- **Task goal**: Write out the listing exactly as it is given.

- **Dataset entries**:

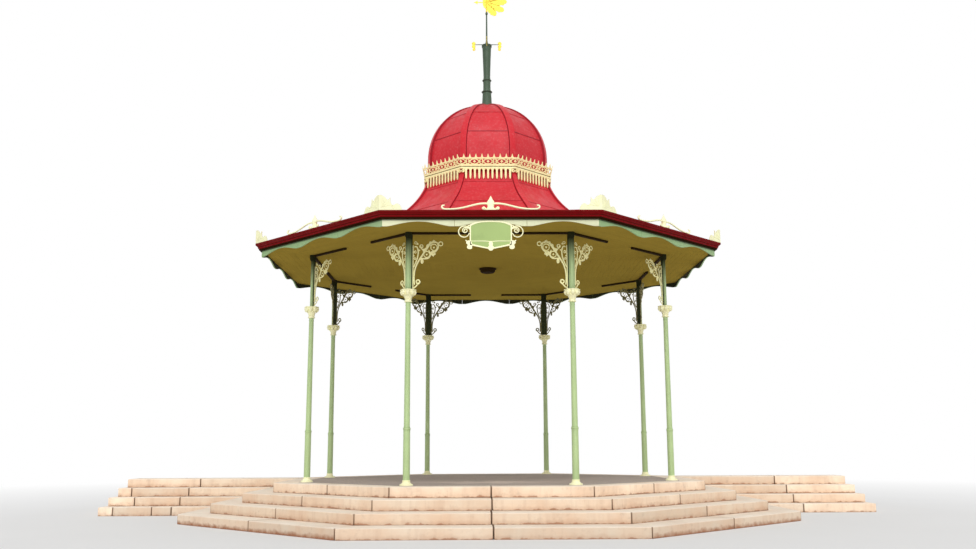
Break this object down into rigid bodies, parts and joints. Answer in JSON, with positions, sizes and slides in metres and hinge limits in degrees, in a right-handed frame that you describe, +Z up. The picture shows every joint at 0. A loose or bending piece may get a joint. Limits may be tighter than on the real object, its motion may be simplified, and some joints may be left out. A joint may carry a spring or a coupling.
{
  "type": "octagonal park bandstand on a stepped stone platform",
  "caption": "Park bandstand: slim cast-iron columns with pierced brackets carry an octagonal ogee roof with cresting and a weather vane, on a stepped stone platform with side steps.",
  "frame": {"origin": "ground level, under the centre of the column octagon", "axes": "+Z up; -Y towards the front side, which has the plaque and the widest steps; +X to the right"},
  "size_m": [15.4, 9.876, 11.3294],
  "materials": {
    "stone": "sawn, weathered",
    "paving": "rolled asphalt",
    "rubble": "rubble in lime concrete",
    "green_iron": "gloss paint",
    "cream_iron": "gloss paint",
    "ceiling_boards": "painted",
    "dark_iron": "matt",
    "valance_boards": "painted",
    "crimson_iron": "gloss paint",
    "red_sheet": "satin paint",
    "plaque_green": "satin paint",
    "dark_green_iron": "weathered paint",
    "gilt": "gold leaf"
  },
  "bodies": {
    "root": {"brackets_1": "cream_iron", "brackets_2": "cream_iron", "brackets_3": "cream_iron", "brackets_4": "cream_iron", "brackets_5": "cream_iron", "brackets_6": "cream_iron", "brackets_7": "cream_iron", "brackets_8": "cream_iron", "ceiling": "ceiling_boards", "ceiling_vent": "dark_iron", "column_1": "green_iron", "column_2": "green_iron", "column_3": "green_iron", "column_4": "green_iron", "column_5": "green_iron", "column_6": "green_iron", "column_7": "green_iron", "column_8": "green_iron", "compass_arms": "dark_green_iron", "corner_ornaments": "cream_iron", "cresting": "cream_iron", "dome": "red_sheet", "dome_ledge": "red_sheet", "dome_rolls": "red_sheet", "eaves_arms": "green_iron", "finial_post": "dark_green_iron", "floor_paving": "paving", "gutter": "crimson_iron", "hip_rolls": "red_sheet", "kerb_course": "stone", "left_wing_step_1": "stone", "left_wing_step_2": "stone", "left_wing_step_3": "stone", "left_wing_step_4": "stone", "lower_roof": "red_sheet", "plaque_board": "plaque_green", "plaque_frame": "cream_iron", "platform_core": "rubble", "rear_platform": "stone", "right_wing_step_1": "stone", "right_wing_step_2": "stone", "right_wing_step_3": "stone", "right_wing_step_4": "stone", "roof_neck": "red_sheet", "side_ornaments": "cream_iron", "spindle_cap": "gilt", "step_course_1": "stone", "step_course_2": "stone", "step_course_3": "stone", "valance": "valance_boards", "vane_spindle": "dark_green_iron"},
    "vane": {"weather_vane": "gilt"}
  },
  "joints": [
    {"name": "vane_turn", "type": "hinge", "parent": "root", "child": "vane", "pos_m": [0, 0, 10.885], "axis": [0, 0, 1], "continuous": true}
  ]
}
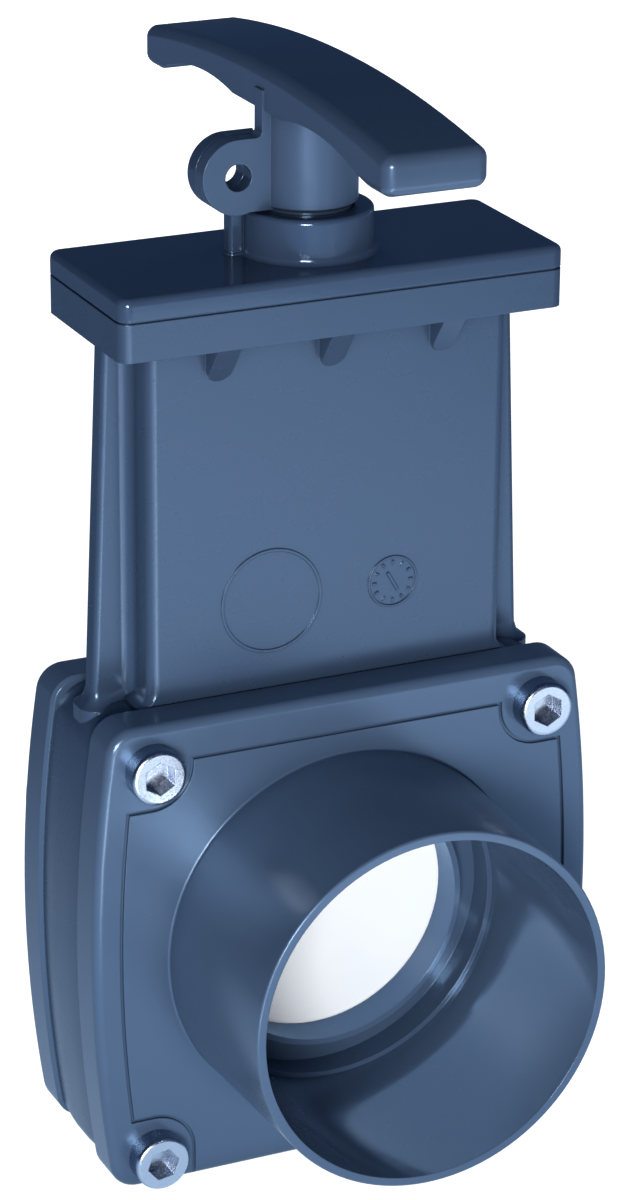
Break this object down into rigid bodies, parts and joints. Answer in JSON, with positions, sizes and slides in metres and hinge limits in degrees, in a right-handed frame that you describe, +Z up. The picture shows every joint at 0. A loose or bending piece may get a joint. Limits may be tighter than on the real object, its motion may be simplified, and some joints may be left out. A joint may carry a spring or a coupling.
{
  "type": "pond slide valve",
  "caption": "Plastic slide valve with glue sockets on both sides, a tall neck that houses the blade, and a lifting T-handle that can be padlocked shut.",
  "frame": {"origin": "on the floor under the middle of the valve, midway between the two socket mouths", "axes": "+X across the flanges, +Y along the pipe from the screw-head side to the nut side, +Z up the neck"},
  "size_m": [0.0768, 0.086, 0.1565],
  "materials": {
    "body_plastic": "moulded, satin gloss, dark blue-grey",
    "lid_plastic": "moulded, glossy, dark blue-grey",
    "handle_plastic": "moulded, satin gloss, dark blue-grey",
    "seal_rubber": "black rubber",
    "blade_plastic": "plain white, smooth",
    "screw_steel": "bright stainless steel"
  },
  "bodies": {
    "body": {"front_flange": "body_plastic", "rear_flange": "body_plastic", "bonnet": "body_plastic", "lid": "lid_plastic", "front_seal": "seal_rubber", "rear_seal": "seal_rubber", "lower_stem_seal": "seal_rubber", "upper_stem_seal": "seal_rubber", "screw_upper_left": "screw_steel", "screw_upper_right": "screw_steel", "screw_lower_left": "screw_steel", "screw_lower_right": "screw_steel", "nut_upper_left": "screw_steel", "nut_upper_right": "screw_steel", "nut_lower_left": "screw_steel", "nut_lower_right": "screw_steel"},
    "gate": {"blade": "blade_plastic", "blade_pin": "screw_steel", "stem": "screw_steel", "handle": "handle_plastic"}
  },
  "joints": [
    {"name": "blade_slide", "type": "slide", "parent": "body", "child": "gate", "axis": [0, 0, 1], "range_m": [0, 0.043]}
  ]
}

- **Response to the task**:
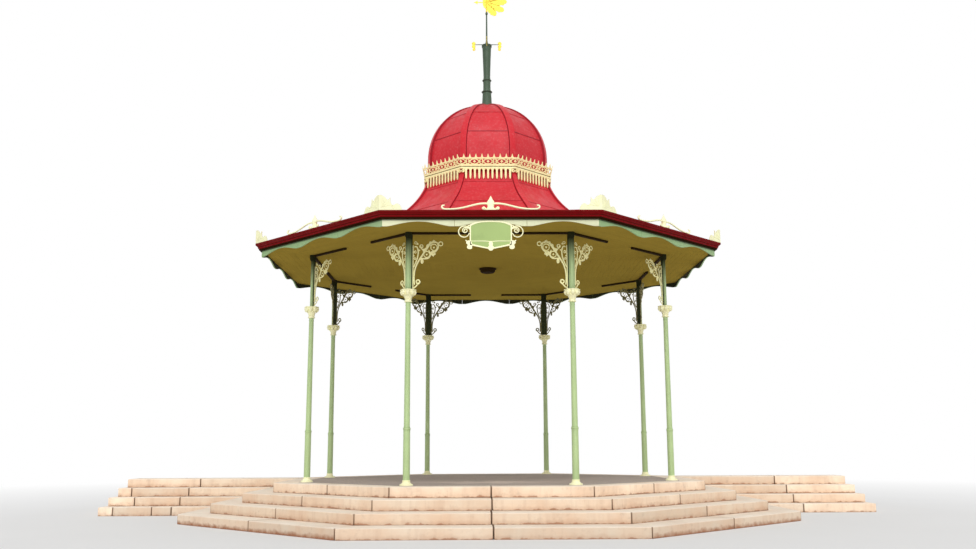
Break this object down into rigid bodies, parts and joints. Answer in JSON, with positions, sizes and slides in metres and hinge limits in degrees, in a right-handed frame that you describe, +Z up. The picture shows every joint at 0. A loose or bending piece may get a joint. Limits may be tighter than on the real object, its motion may be simplified, and some joints may be left out. A joint may carry a spring or a coupling.
{
  "type": "octagonal park bandstand on a stepped stone platform",
  "caption": "Park bandstand: slim cast-iron columns with pierced brackets carry an octagonal ogee roof with cresting and a weather vane, on a stepped stone platform with side steps.",
  "frame": {"origin": "ground level, under the centre of the column octagon", "axes": "+Z up; -Y towards the front side, which has the plaque and the widest steps; +X to the right"},
  "size_m": [15.4, 9.876, 11.3294],
  "materials": {
    "stone": "sawn, weathered",
    "paving": "rolled asphalt",
    "rubble": "rubble in lime concrete",
    "green_iron": "gloss paint",
    "cream_iron": "gloss paint",
    "ceiling_boards": "painted",
    "dark_iron": "matt",
    "valance_boards": "painted",
    "crimson_iron": "gloss paint",
    "red_sheet": "satin paint",
    "plaque_green": "satin paint",
    "dark_green_iron": "weathered paint",
    "gilt": "gold leaf"
  },
  "bodies": {
    "root": {"brackets_1": "cream_iron", "brackets_2": "cream_iron", "brackets_3": "cream_iron", "brackets_4": "cream_iron", "brackets_5": "cream_iron", "brackets_6": "cream_iron", "brackets_7": "cream_iron", "brackets_8": "cream_iron", "ceiling": "ceiling_boards", "ceiling_vent": "dark_iron", "column_1": "green_iron", "column_2": "green_iron", "column_3": "green_iron", "column_4": "green_iron", "column_5": "green_iron", "column_6": "green_iron", "column_7": "green_iron", "column_8": "green_iron", "compass_arms": "dark_green_iron", "corner_ornaments": "cream_iron", "cresting": "cream_iron", "dome": "red_sheet", "dome_ledge": "red_sheet", "dome_rolls": "red_sheet", "eaves_arms": "green_iron", "finial_post": "dark_green_iron", "floor_paving": "paving", "gutter": "crimson_iron", "hip_rolls": "red_sheet", "kerb_course": "stone", "left_wing_step_1": "stone", "left_wing_step_2": "stone", "left_wing_step_3": "stone", "left_wing_step_4": "stone", "lower_roof": "red_sheet", "plaque_board": "plaque_green", "plaque_frame": "cream_iron", "platform_core": "rubble", "rear_platform": "stone", "right_wing_step_1": "stone", "right_wing_step_2": "stone", "right_wing_step_3": "stone", "right_wing_step_4": "stone", "roof_neck": "red_sheet", "side_ornaments": "cream_iron", "spindle_cap": "gilt", "step_course_1": "stone", "step_course_2": "stone", "step_course_3": "stone", "valance": "valance_boards", "vane_spindle": "dark_green_iron"},
    "vane": {"weather_vane": "gilt"}
  },
  "joints": [
    {"name": "vane_turn", "type": "hinge", "parent": "root", "child": "vane", "pos_m": [0, 0, 10.885], "axis": [0, 0, 1], "continuous": true}
  ]
}
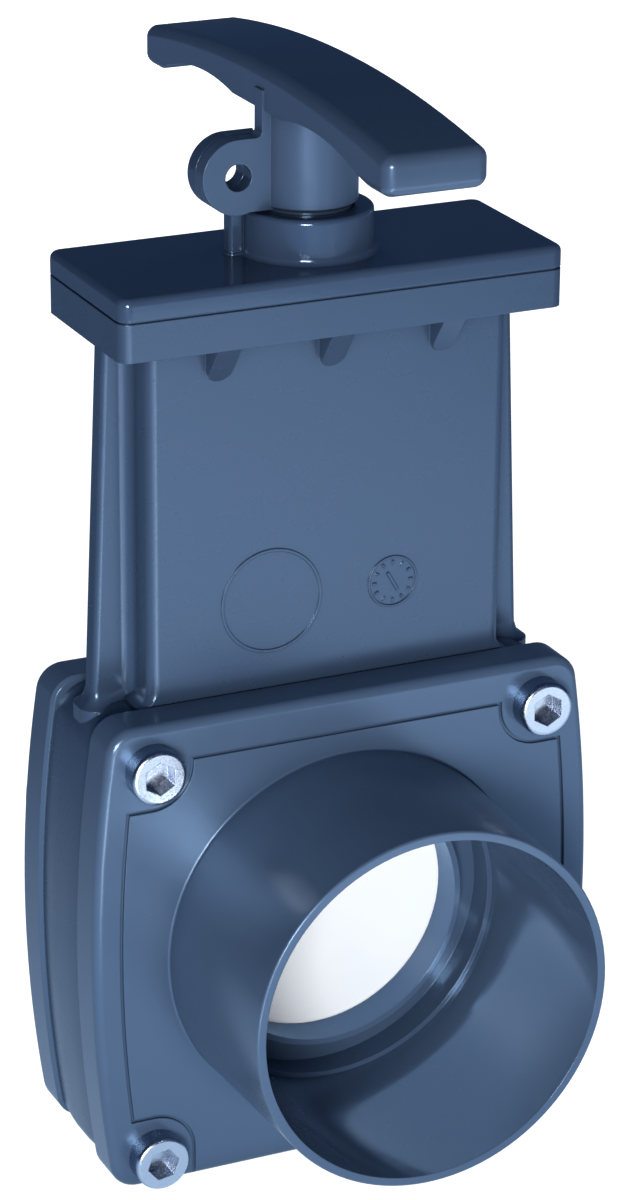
Break this object down into rigid bodies, parts and joints. Answer in JSON, with positions, sizes and slides in metres and hinge limits in degrees, in a right-handed frame that you describe, +Z up. The picture shows every joint at 0. A loose or bending piece may get a joint. Limits may be tighter than on the real object, its motion may be simplified, and some joints may be left out. A joint may carry a spring or a coupling.
{
  "type": "pond slide valve",
  "caption": "Plastic slide valve with glue sockets on both sides, a tall neck that houses the blade, and a lifting T-handle that can be padlocked shut.",
  "frame": {"origin": "on the floor under the middle of the valve, midway between the two socket mouths", "axes": "+X across the flanges, +Y along the pipe from the screw-head side to the nut side, +Z up the neck"},
  "size_m": [0.0768, 0.086, 0.1565],
  "materials": {
    "body_plastic": "moulded, satin gloss, dark blue-grey",
    "lid_plastic": "moulded, glossy, dark blue-grey",
    "handle_plastic": "moulded, satin gloss, dark blue-grey",
    "seal_rubber": "black rubber",
    "blade_plastic": "plain white, smooth",
    "screw_steel": "bright stainless steel"
  },
  "bodies": {
    "body": {"front_flange": "body_plastic", "rear_flange": "body_plastic", "bonnet": "body_plastic", "lid": "lid_plastic", "front_seal": "seal_rubber", "rear_seal": "seal_rubber", "lower_stem_seal": "seal_rubber", "upper_stem_seal": "seal_rubber", "screw_upper_left": "screw_steel", "screw_upper_right": "screw_steel", "screw_lower_left": "screw_steel", "screw_lower_right": "screw_steel", "nut_upper_left": "screw_steel", "nut_upper_right": "screw_steel", "nut_lower_left": "screw_steel", "nut_lower_right": "screw_steel"},
    "gate": {"blade": "blade_plastic", "blade_pin": "screw_steel", "stem": "screw_steel", "handle": "handle_plastic"}
  },
  "joints": [
    {"name": "blade_slide", "type": "slide", "parent": "body", "child": "gate", "axis": [0, 0, 1], "range_m": [0, 0.043]}
  ]
}